Disclaimer: This article represents the views of the author alone and is intended for informational purposes only. The content should not be construed as legal, regulatory, or financial advice. Any reliance placed on the information herein is strictly at the reader’s own risk.

Short answer: It depends on what the “token-as-proof-of-contract” represents.
A token is only classified as an ARVA if it references value, ownership, income, or real-world assets.

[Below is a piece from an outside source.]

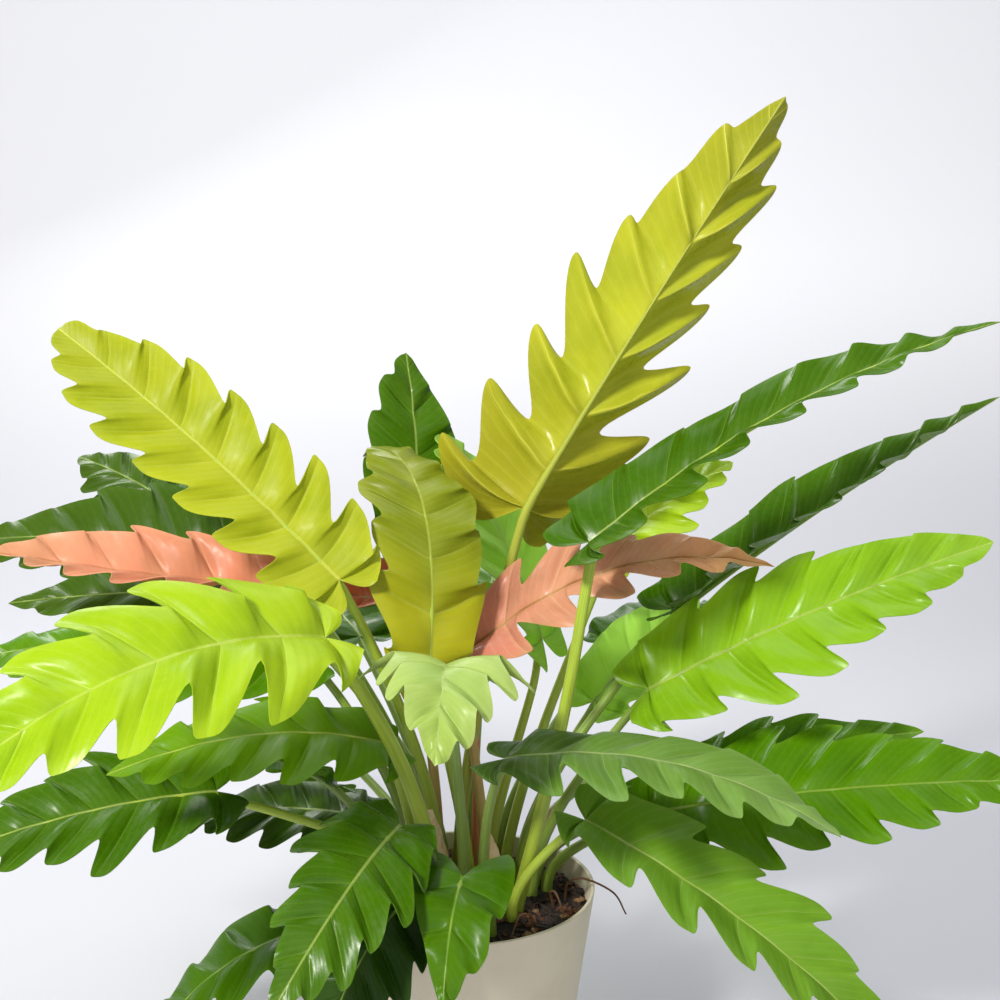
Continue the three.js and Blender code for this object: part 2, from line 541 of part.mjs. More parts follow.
function makeSheath(sheath) {
  const foot = new THREE.Vector3(sheath.foot[0], sheath.foot[1], SOIL_TOP - 10);
  const top = new THREE.Vector3(...sheath.top);
  const upright = foot.clone().setZ(SOIL_TOP + 34);
  const line = new THREE.QuadraticBezierCurve3(foot, upright, top);
  const facing = new THREE.Vector3(...sheath.facing).normalize();
  const across = new THREE.Vector3(0, 0, 1).cross(facing);
  const positions = [];
  const triangles = [];
  const rows = 6;
  const columns = 4;
  for (const layer of [0, 1]) {
    for (let row = 0; row <= rows; row += 1) {
      const share = row / rows;
      const wide = sheath.width * (1 - 0.85 * share ** 2.5);
      for (let column = 0; column <= columns; column += 1) {
        const turn = ((column / columns - 0.5) * 2 * Math.PI) / 3;
        const radius = wide / Math.sqrt(3) + layer * SHEATH_THICKNESS;
        const point = line.getPoint(share);
        point.addScaledVector(across, radius * Math.sin(turn));
        point.addScaledVector(facing, radius * Math.cos(turn) - wide / 2);
        positions.push(point.x, point.y, point.z);
      }
    }
  }
  const stride = columns + 1;
  const layerSize = stride * (rows + 1);
  const quad = (a, b, c, d) => triangles.push(a, b, c, a, c, d);
  for (let row = 0; row < rows; row += 1) {
    for (let column = 0; column < columns; column += 1) {
      const a = row * stride + column;
      quad(a, a + stride, a + stride + 1, a + 1);
      const b = a + layerSize;
      quad(b, b + 1, b + stride + 1, b + stride);
    }
    const left = row * stride;
    quad(left, left + layerSize, left + layerSize + stride, left + stride);
    const right = left + columns;
    quad(right, right + stride, right + stride + layerSize, right + layerSize);
  }
  for (let column = 0; column < columns; column += 1) {
    quad(column, column + 1, column + 1 + layerSize, column + layerSize);
    const high = rows * stride + column;
    quad(high, high + layerSize, high + 1 + layerSize, high + 1);
  }
  return solidOf(positions, triangles);
}

// The slot that a sheath stands in.
function makeSlot(sheath) {
  const geometry = new THREE.BoxGeometry(sheath.width + 5, 0.62 * sheath.width + 5, 26);
  geometry.rotateZ(Math.atan2(sheath.facing[1], sheath.facing[0]) + Math.PI / 2);
  geometry.translate(sheath.foot[0], sheath.foot[1], SOIL_TOP + 3 - GAP);
  return solidOfGeometry(geometry);
}

let soil = makeSoil();
LEAVES.forEach((row, index) => {
  const leaf = { ...PLAIN_LEAF, ...row, seed: index + 2 };
  const rib = makeMidrib(leaf);
  const solid = makeBlade(leaf, rib).add(makeStalk(leaf, rib));
  addPiece(leaf.name, leaf.slot, geometryOfSolid(solid), 0.4);
  soil = soil.subtract(makeHole(leaf, rib));
});
for (const spear of SPEARS) {
  addPiece(spear.name, spear.slot, geometryOfSolid(makeSpear(spear)), 0.6);
  soil = soil.subtract(makeSpearHole(spear));
}
for (const sheath of SHEATHS) {
  addPiece(sheath.name, "sheath", geometryOfSolid(makeSheath(sheath)), 0.8);
  soil = soil.subtract(makeSlot(sheath));
}
addPiece("soil", "soil", geometryOfSolid(soil), 0.95);

export default root;
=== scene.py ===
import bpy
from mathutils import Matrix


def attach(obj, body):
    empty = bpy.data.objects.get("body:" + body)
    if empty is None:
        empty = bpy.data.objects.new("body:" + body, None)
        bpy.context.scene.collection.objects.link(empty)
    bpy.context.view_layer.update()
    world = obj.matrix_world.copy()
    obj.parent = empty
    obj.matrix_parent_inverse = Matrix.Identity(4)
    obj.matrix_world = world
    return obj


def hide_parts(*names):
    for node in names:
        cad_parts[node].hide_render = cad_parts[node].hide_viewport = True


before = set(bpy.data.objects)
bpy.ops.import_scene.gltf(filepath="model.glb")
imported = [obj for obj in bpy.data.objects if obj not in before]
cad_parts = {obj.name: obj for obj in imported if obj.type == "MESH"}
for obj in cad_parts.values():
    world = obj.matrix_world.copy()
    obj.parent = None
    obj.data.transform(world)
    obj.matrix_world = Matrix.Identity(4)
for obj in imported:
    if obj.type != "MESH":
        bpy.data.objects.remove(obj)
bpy.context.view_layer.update()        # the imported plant, in metres, +Z up

import math
import random
import bpy
import numpy as np
from mathutils import Vector

scene = bpy.context.scene
mm = 0.001


# selection and small tools

def pick(*things):
    bpy.ops.object.select_all(action="DESELECT")
    for thing in things:
        thing.select_set(True)
    bpy.context.view_layer.objects.active = things[0]


def useModifier(piece, kind, **values):
    pick(piece)
    modifier = piece.modifiers.new(kind.lower(), kind)
    for key, value in values.items():
        setattr(modifier, key, value)
    bpy.ops.object.modifier_apply(modifier=modifier.name)


def mergeDoubles(piece, distance=0.00001):
    pick(piece)
    bpy.ops.object.mode_set(mode="EDIT")
    bpy.ops.mesh.select_all(action="SELECT")
    bpy.ops.mesh.remove_doubles(threshold=distance)
    bpy.ops.object.mode_set(mode="OBJECT")


def smoothOver(piece, angle=45):
    pick(piece)
    bpy.ops.object.shade_smooth_by_angle(angle=math.radians(angle))


def joinPieces(name, pieces):
    pick(*pieces)
    bpy.ops.object.join()
    piece = bpy.context.view_layer.objects.active
    piece.name = name
    piece.data.name = name
    return piece


def selectTop(piece):
    pick(piece)
    bpy.ops.object.mode_set(mode="EDIT")
    bpy.ops.mesh.select_all(action="DESELECT")
    bpy.ops.object.mode_set(mode="OBJECT")
    for polygon in piece.data.polygons:
        polygon.select = polygon.normal.z > 0.9
    bpy.ops.object.mode_set(mode="EDIT")
    bpy.ops.mesh.select_mode(type="FACE")


def finishPiece(piece, node):
    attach(piece, "root")
    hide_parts(node)


def smoothStep(value, low=0.0, high=1.0):
    share = np.clip((value - low) / (high - low), 0, 1)
    return share * share * (3 - 2 * share)


def unit(rows):
    return rows / np.linalg.norm(rows, axis=-1, keepdims=True)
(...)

Below is the detailed breakdown.


When a “token-as-proof-of-contract” IS an ARVA

If the token represents any economic right arising from the contract, including:

✔ Ownership or partial ownership of something

(e.g., rights to an asset, entitlement to property)

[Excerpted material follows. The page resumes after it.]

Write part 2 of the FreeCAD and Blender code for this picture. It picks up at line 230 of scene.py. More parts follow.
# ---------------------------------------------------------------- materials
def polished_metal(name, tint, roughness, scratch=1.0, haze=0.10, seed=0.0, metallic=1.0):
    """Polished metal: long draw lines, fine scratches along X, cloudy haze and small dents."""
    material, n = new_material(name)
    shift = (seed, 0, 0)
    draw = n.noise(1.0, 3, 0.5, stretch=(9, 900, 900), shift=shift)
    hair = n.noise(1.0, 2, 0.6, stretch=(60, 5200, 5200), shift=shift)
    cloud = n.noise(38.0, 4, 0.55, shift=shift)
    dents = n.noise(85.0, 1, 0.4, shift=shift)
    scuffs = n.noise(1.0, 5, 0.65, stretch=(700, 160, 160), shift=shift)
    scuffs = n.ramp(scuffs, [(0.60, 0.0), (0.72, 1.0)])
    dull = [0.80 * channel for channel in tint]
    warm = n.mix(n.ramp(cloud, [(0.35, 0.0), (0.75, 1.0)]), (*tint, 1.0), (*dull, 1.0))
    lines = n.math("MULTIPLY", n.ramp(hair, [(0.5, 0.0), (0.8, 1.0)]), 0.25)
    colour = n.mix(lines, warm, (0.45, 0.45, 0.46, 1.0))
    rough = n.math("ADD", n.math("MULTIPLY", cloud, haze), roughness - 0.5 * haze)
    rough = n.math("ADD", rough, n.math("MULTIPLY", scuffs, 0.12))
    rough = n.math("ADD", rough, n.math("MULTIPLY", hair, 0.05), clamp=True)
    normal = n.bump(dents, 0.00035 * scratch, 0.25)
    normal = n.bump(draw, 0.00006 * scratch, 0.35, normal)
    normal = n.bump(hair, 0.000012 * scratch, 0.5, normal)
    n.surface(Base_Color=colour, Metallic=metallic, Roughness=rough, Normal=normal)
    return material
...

✔ A right to receive payments, revenues, or future income

(e.g., token holder receives cashflows from the contract)

✔ A direct claim on a real-world asset

(e.g., inventory, land, financial instrument)

✔ Any value backed by off-chain assets

(e.g., contract obligates redemption, collateralization, guarantee)

✔ A securitized, fractionalized or wrapped version of contractual rights

Then it falls squarely under the ARVA definition, which includes tokens that:

  • “represent…ownership of an RWA”
  • “represent entitlement to receive Income”
  • “represent value derived from or backed by an RWA”
  • “are fractionalised, wrapped, or securitised versions of another ARVA”
    (All from Schedule 2)

In these cases, your token-as-proof-of-contract = ARVA → Category 1 VA Issuance → full VARA licensing required.


When a “token-as-proof-of-contract” is NOT an ARVA

If the token does not represent or imply any financial, ownership, or value rights, and its purpose is purely informational, it is not an ARVA.

Examples that are NOT ARVAs:

✔ A token that merely confirms existence of a contract
✔ A token that acts as metadata or a digital certificate
✔ A token that is non-transferable and does not carry value
✔ A token used as proof-of-attendance, proof-of-agreement, proof-of-identity
✔ A token that cannot be redeemed nor traded
✔ A token that does not relate to an asset, revenue, or claim

These may fall under:

  • Exempt VA – Non-Transferable VA
    If the token cannot be transferred and has no value function
    (“cannot be converted, exchanged, redeemed, or transferred”)
  • OR simply outside the VA regime entirely.

In these cases: token-as-proof-of-contract ≠ ARVA.


🧭 Decision Tree (Simple Test)

Does the token give ANY rights to an asset, value, or income?

  • Yes → ARVA
  • No → Go to next question

Is the token transferable or tradeable?

  • Yes → Could still be a Virtual Asset, but not an ARVA; may fall into Category 2
  • No → Likely an Exempt Non-Transferable VA

Is it purely proof/record/identity metadata?

  • Yes → Not an ARVA
  • No → Evaluate underlying rights carefully

🧩 Practical Examples

Example 1 — Token proofs you signed a rental contract

  • No income rights
  • No ownership
  • No asset claim
    Not ARVA (likely a non-transferable VA or outside VA rules)

Example 2 — Token proofs you have access rights (e.g., ticket or service access)

  • No asset/value claim
    Not ARVA (could be Category 2 or Exempt VA depending on transferability)

🔎 Final Consideration

A “token-as-proof-of-contract” is NOT automatically an ARVA.
It becomes an ARVA only if the contract represented by the token involves rights to assets, income, or value.

If it is purely proof, non-transferable, and carries no economic rights, it is not an ARVA.